Okay, it is quite natural to take this stand. But as you say, there is
no such commitment in the language definition. And even if there were, I
doubt it would be possible to enforce such invariants in a compiler. So
there would be "illegal" programs that are nevertheless accepted by the
compilers. Not what we want, do we, in Haskell land?

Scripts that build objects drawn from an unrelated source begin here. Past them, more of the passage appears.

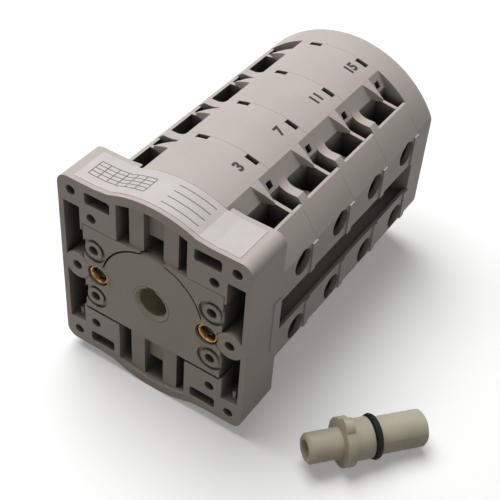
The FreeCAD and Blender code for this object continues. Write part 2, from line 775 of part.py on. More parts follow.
def contact_carrier(front):
    """The follower: a nose on the cam, a slot for the bridge and a seat for the spring."""
    middle = f"{front} + contact_plane"
    width = ("-carrier_width / 2", "carrier_width / 2")
    length = (f"{front} + partition + free_gap", f"{front} + stage_pitch - free_gap")
    block = box(width, length, (f"{nose_low} + carrier_foot", carrier_top))
    nose_span = (f"{middle} - cam_width / 2", f"{middle} + cam_width / 2")
    nose = rod("nose_radius", nose_span, 0, f"{nose_low} + nose_radius")
    neck = box(("-nose_radius", "nose_radius"), nose_span,
               (f"{nose_low} + nose_radius", f"{nose_low} + carrier_foot + 1"))
    room = "spring_diameter / 2 + fit_gap"
    pocket = box((f"-({room})", room), (f"{middle} - ({room})", f"{middle} + {room}"),
                 (spring_low, f"{carrier_top} + 1"))
    return cut(fuse(block, nose, neck), bridge_bar(front, "fit_gap"), pocket)


def contact_tip(middle, z):
    return box(("strip_inner_x", "strip_inner_x + tip_length"),
               (f"{middle} - tip_length / 2", f"{middle} + tip_length / 2"), z)


def contact_bridge(front):
    """A bar with a contact tip under each end."""
    middle = f"{front} + contact_plane"
    tip = contact_tip(middle, (f"{bridge_low} - tip_thick", f"{bridge_low} + 0.2"))
    return fuse(bridge_bar(front), both_sides(tip))


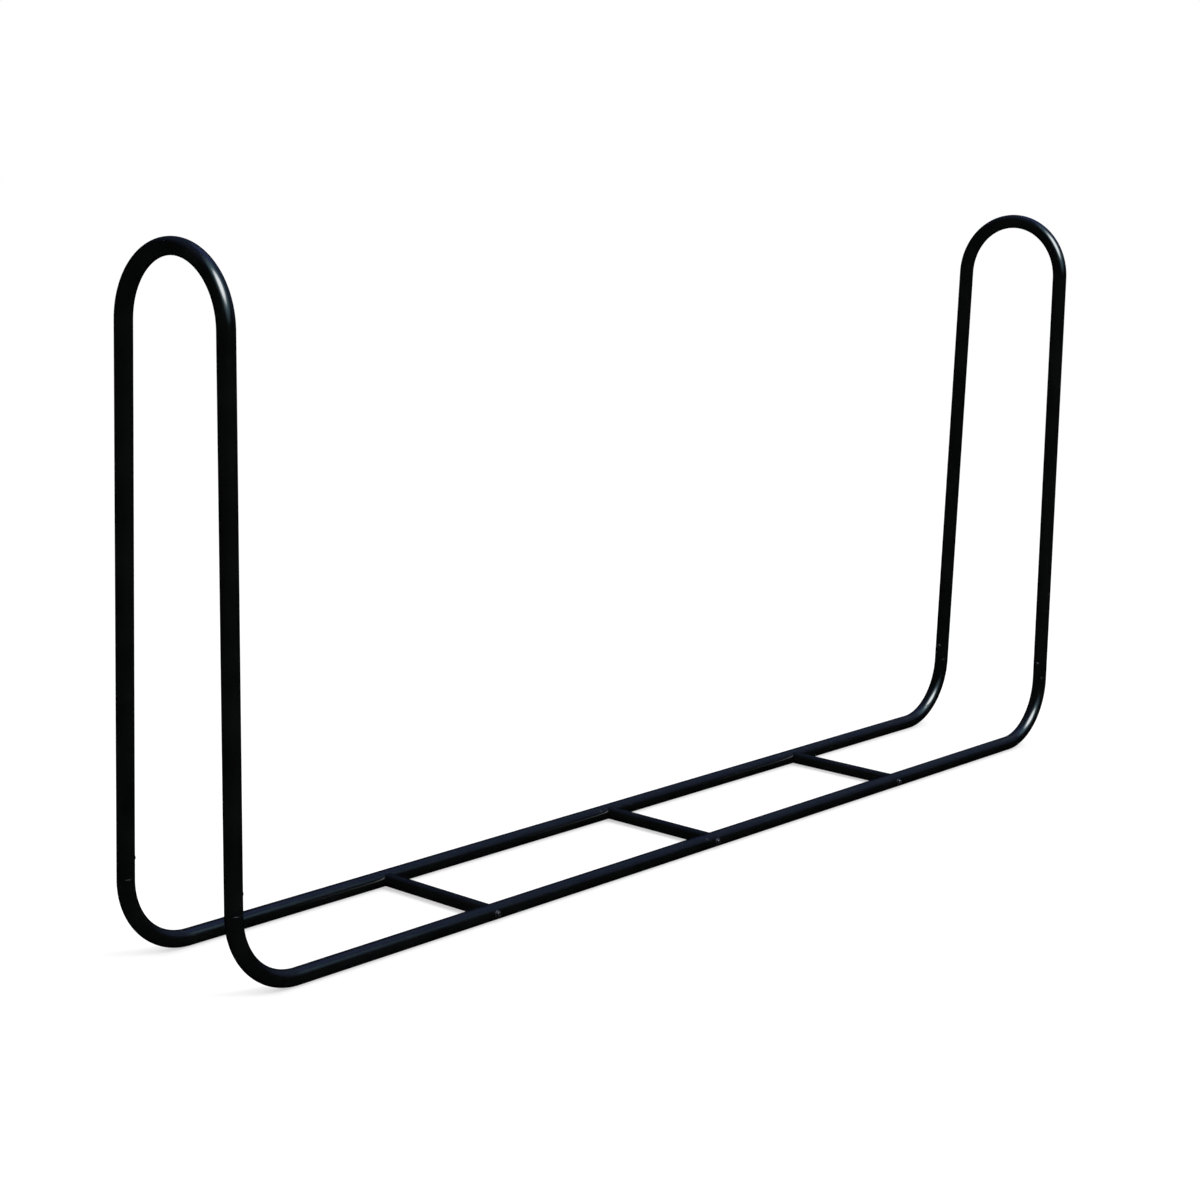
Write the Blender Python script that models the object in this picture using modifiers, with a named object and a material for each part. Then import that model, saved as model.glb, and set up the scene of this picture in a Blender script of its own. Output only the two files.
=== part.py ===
"""Firewood log rack: two arched end hoops standing on four bent base rails.

Metres, +Z up. X runs along the rack, the front is -Y, and the origin is on the ground below
the middle of the rack. The tubes are real tubes: each narrowed end slides into its neighbour.
"""

from math import cos, pi, radians, sin
from typing import NamedTuple

import bmesh
import bpy
from mathutils import Matrix, Vector


class Screw(NamedTuple):
    length: float
    head_height: float
    socket_depth: float


# Driving dimensions of the rack
RACK_LENGTH = 2.44
RACK_DEPTH = 0.300
RACK_HEIGHT = 1.190
TUBE_RADIUS = 0.015
TUBE_WALL = 0.0015
BEND_RADIUS = 0.130
LEG_LEAN = radians(0.75)
CROSS_BAR_SPACING = 0.620
CROSS_BAR_RADIUS = 0.0125

# Tube joints: a narrowed end goes this far into the next tube
FIT_GAP = 0.0003
SWAGE_RADIUS = TUBE_RADIUS - TUBE_WALL - FIT_GAP
SWAGE_STEP = 0.0025
SWAGE_LENGTH = 0.060
ELBOW_STRAIGHT = 0.002

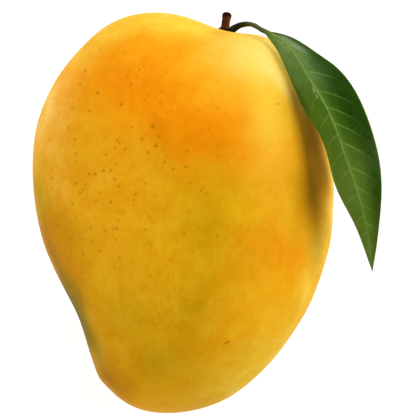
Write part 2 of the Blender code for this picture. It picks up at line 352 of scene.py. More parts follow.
def closed_loft(name, rings):
    """A closed mesh of rings, rows by columns by xyz: quads between rings and a fan at each end,
    all turned to face outwards."""
    rows, columns, _ = rings.shape
    poles = np.stack([rings[0].mean(axis=0), rings[-1].mean(axis=0)])
    vertices = np.concatenate([rings.reshape(-1, 3), poles])
    here = np.arange(rows * columns).reshape(rows, columns)
    beside = np.roll(here, -1, axis=1)
    quads = np.stack([here[:-1], beside[:-1], beside[1:], here[1:]], axis=-1).reshape(-1, 4)
    first = np.stack([beside[0], here[0], np.full(columns, rows * columns)], axis=-1)
    last = np.stack([here[-1], beside[-1], np.full(columns, rows * columns + 1)], axis=-1)
    corners = np.concatenate([quads.ravel(), first.ravel(), last.ravel()])
    sizes = np.concatenate([np.full(len(quads), 4), np.full(2 * columns, 3)])
    mesh = bpy.data.meshes.new(name)
    mesh.vertices.add(len(vertices))
    mesh.vertices.foreach_set("co", vertices.ravel())
    mesh.loops.add(len(corners))
    mesh.loops.foreach_set("vertex_index", corners)
    mesh.polygons.add(len(sizes))
    mesh.polygons.foreach_set("loop_start", np.cumsum(sizes) - sizes)
    mesh.update(calc_edges=True)
    mesh.shade_smooth()
    triangles = np.concatenate([quads[:, [0, 1, 2]], quads[:, [0, 2, 3]], first, last])
    if enclosed_volume(vertices, triangles) < 0:
        mesh.flip_normals()
    return mesh


def with_poles(values):
    """Values on rings, followed by the mean of the first ring and of the last."""
    return np.concatenate([values.reshape(-1, *values.shape[2:]), values[[0, -1]].mean(axis=1)])


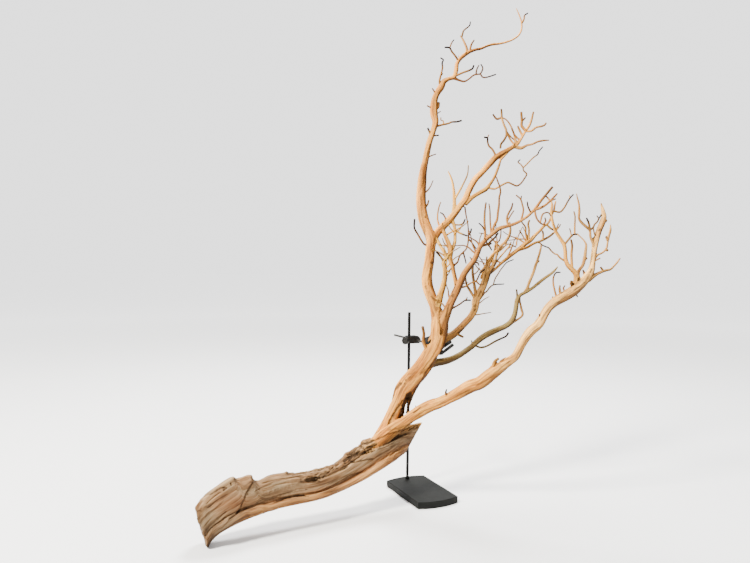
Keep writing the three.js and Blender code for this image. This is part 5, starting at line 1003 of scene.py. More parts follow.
# The trunk slab's furrows and torn end in metres, and its smooth face near that end in pixels.
# The step along the section and the notch that is filled there are in the section's own units.
SECTION_STEP = 0.028
FURROW_WIDTH = 0.014
FURROW_LENGTH = 0.16
FURROW_HEIGHT = 0.0013
FURROW_SINK = 0.0009
FURROWS_START = 0.02
TORN_GRAIN = np.array([1.6, 1.6, 0.1])
TORN_HEIGHT = 0.006
TORN_LENGTH = 0.03
TRUNK_RADIUS = 0.04
SMOOTH_FACE_ENDS = 312
SMOOTH_FACE_FADE = 16
NOTCH_HEIGHT = 0.38
NOTCH_WIDTH = 0.1
NOTCH_FILL = 0.2


def add_trunk(skin):
    """The trunk slab: stations carry one section, furrowed lengthwise and torn at the left end."""
    stations = smooth_rows([
        [*seen(top_x, top_y, depth), top_x, top_y, bottom_x, bottom_y, depth, thick]
        for top_x, top_y, bottom_x, bottom_y, depth, thick in TRUNK
    ], RING_STEP)[:, 3:]
    section = [[height, out, 0] for height, out in TRUNK_SECTION]
    section = smooth_rows(section, SECTION_STEP, closed=True)[::-1]
    height = section[:, 0][None, :]
    out = section[:, 1][None, :]
    top_x, top_y, bottom_x, bottom_y, depth, thick = (stations[:, i][:, None] for i in range(6))
    lift = (height + 1) / 2
    smooth_face = rise(top_x, SMOOTH_FACE_ENDS, -SMOOTH_FACE_FADE) * (out < 0)
    out = out - NOTCH_FILL * np.exp(-((height - NOTCH_HEIGHT) / NOTCH_WIDTH) ** 2) * smooth_face
    across = bottom_x + (top_x - bottom_x) * lift
    down = bottom_y + (top_y - bottom_y) * lift
    rings = seen(across, down, depth + out * thick / 2)
    centres = rings.mean(axis=1)
    alongs, _, _ = carried_frames(centres)
    sides = rings[:, np.argmax(section[:, 0])] - rings[:, np.argmin(section[:, 0])]
    sides = unit_rows(sides - alongs * np.sum(sides * alongs, axis=1, keepdims=True))
    others = np.cross(alongs, sides)
    travelled = lengths_along(centres)
    outward = rings - centres[:, None, :]
    distance = np.linalg.norm(outward, axis=2, keepdims=True)
    around = stacked(
        np.sum(outward * sides[:, None, :], axis=2) / FURROW_WIDTH,
        np.sum(outward * others[:, None, :], axis=2) / FURROW_WIDTH,
        travelled[:, None] / FURROW_LENGTH,
    )
    furrows = np.abs(layered_noise(around, 5, 2))
    relief = FURROW_HEIGHT * np.minimum(furrows * 2.2, 1) - FURROW_SINK
    fade = np.clip(travelled / FURROWS_START, 0, 1)[:, None]
    rings = rings + outward / distance * (relief * fade)[..., None]
    torn = np.exp(-travelled / TORN_LENGTH)[:, None] * soft_noise(around * TORN_GRAIN, 9)
    rings = rings + alongs[:, None, :] * (TORN_HEIGHT * torn)[..., None]
    skin.add("trunk", rings, centres, sides, others, alongs, travelled, np.full(len(centres), TRUNK_RADIUS))


# Between two points of a parent, a twig can root in this many places
ROOT_PLACES = 11


def rooted_rows(parent, lean, root_radius, tip_radius, points):
    """A twig's root is moved to the middle of what it grows from, and its depth starts there."""
    share = np.linspace(0, 1, ROOT_PLACES)[None, :, None]
    spans = (parent[:-1, None, :] * (1 - share) + parent[1:, None, :] * share).reshape(-1, 4)
    points = np.asarray(points, float)
    nearest = spans[np.argmin(np.hypot(spans[:, 0] - points[0, 0], spans[:, 1] - points[0, 1]))]
    count = len(points) - 1
    part = np.arange(count + 1) / count
    radii = root_radius + (tip_radius - root_radius) * part
    rows = np.column_stack([points, nearest[2] + lean * part, radii])
    rows[0, :2] = nearest[:2]
    return rows


# The fine web twigs: turns in radians, lengths in pixels, lean and radii in mm
WEB_STEPS = 5
WEB_FAN = 2.4
WEB_FAN_START = 0.45
WEB_BEND = 0.6
WEB_STRAY = 0.5
WEB_SHORTEST = 2.6
WEB_LONGER = 3.0
WEB_LEAN = 0.09
WEB_THINNEST = 2.1
WEB_THICKER = 0.7
WEB_TIP = 1.05


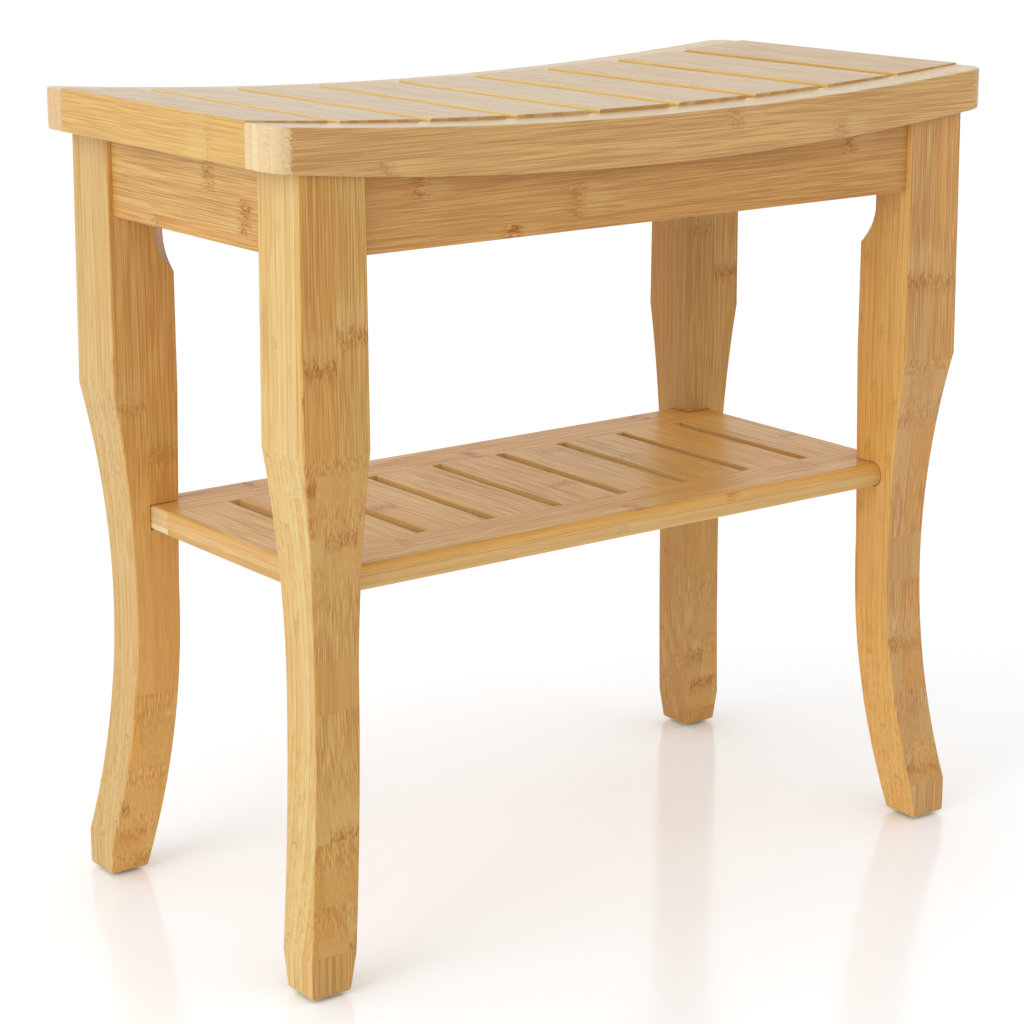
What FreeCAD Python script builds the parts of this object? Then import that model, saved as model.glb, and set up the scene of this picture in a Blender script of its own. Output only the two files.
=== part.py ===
"""Bamboo shower stool with a dished slatted seat and a slatted shelf.

Frame: +X along the length, +Y towards the rear, +Z up. The origin is on the floor under the middle.
Millimetres throughout.
"""
import FreeCAD, Part
import math
import os

V = FreeCAD.Vector
UP = V(0, 0, 1)

# ---- seat ---------------------------------------------------------------------------------------
SEAT_LENGTH = 500.0
SEAT_WIDTH = 245.0
SEAT_HEIGHT = 470.0           # highest line of the seat, at its two ends
CORNER_RADIUS = 12.5          # seat corners, seen from above
RAIL_WIDTH = 26.0
RAIL_END_DEPTH = 23.4         # rail height at its ends
RAIL_TOP_DIP = 10.9           # how far the middle of the rail's top lies below its ends
RAIL_BOTTOM_BOW = 14.4        # the same for its lower edge, so the rail is deepest in the middle
BOARD_COUNT = 9               # two end boards and seven slats
BOARD_GAP = 7.0
SLAT_THICKNESS = 15.0
SLAT_PROUD_END = 0.8          # slats stand above the rails by this at the ends
SLAT_PROUD_MIDDLE = 2.0       # and by this in the middle
EDGE_ROUND = 1.2              # eased outer edges of the rails, end boards and legs
BOARD_ROUND = 1.5             # rounded edges of the seat's boards along the gaps
ARRIS_ROUND = 0.6             # eased edges of aprons and shelf boards

# ---- legs ---------------------------------------------------------------------------------------
END_OVERHANG = 17.3           # seat past the legs, along X
SIDE_OVERHANG = 3.8           # seat past the legs, along Y
LEG_SECTION = 40.0
KNEE_HEIGHT = 298.5           # the outer faces are straight above it
KNEE_SWELL = 1.4              # the outer faces lean out by this, from the top down to the knee
WAIST_INSET = 12.4            # rise of the outer arc over its chord
WAIST_THICKNESS = 28.6
TOE_HEIGHT = 24.0             # the outer faces are vertical below it
TOE_OFFSET = 4.6              # toe outside the upper leg
INNER_BEND_HEIGHT = 178.0     # the inner faces turn from straight to curved here
FOOT_ROUND = 2.5
CHAMFER = 11.5                # stopped chamfer on the inner corner
CHAMFER_STOP = 386.0          # its full depth ends here
CHAMFER_CUTTER = 32.0         # radius of its run-out

# ---- aprons and corner blocks -------------------------------------------------------------------
APRON_BOTTOM = 399.0
APRON_THICKNESS = 16.0
LONG_APRON_RECESS = 4.0       # behind the legs' outer faces
SIDE_APRON_RECESS = 3.0
BLOCK_THICKNESS = 20.0
BLOCK_RAISE = 3.0             # above the aprons' lower edge
BLOCK_HEIGHT = 34.0

# ---- shelf --------------------------------------------------------------------------------------
SHELF_LENGTH = 424.0
SHELF_WIDTH = 202.0
SHELF_TOP = 230.0
SHELF_THICKNESS = 14.5
SHELF_RAIL_WIDTH = 40.0
SHELF_NOSE = 7.0              # rounding of the long outer edges
SHELF_END_ROUND = 2.0
NOTCH_PLAY = 0.3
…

> Many invariants of this form are expressed as default instances, and
> if not, they should be.

Agreed. I was about to answer that the situation is the same with the
monad laws not being valid for some monad we all love, and still we do
not consider the resulting programs illegal. But your point about the
associativity law for Monoid is correct: these laws do not turn up as
preconditions for a free theorem.

So we are back to those invariants that are expressed as default
instances. For Eq the invariant is quite obvious. But what about Ord?
Certainly there is also an invariant that can be observed from its
default instances, but I don't see how it could be read off
mechanically. And that's really the point of free theorems: to get as
far as possible with an automated process. Afterwards, one can always
simplify by using knowledge not possibly available to the generation
algorithm. So if for the Eq-instances we are actually interested in we
really know that the invariant holds, we can of course do away with one
of the two (==)-, (/=)-conditions.

Alternatively, it would be possible to hard-code special treatment of
Haskell's standard type classes into Sascha's tool, so that for Eq, Ord,
and so on, a minimal set of conditions is imposed from the outset. But
that would not help in general with type classes specified by the user.
A more general solution here would really be welcome.

>> Of course, it does not affect the correctness of the generated theorem,
>> just its legibility.
> 
> 
> Of course.  Consider this user feedback. :-)

Sure. More wanted :-)

Ciao, Janis.

-- 
Dr. Janis Voigtlaender
http://wwwtcs.inf.tu-dresden.de/~voigt/
mailto:voigt at tcs.inf.tu-dresden.de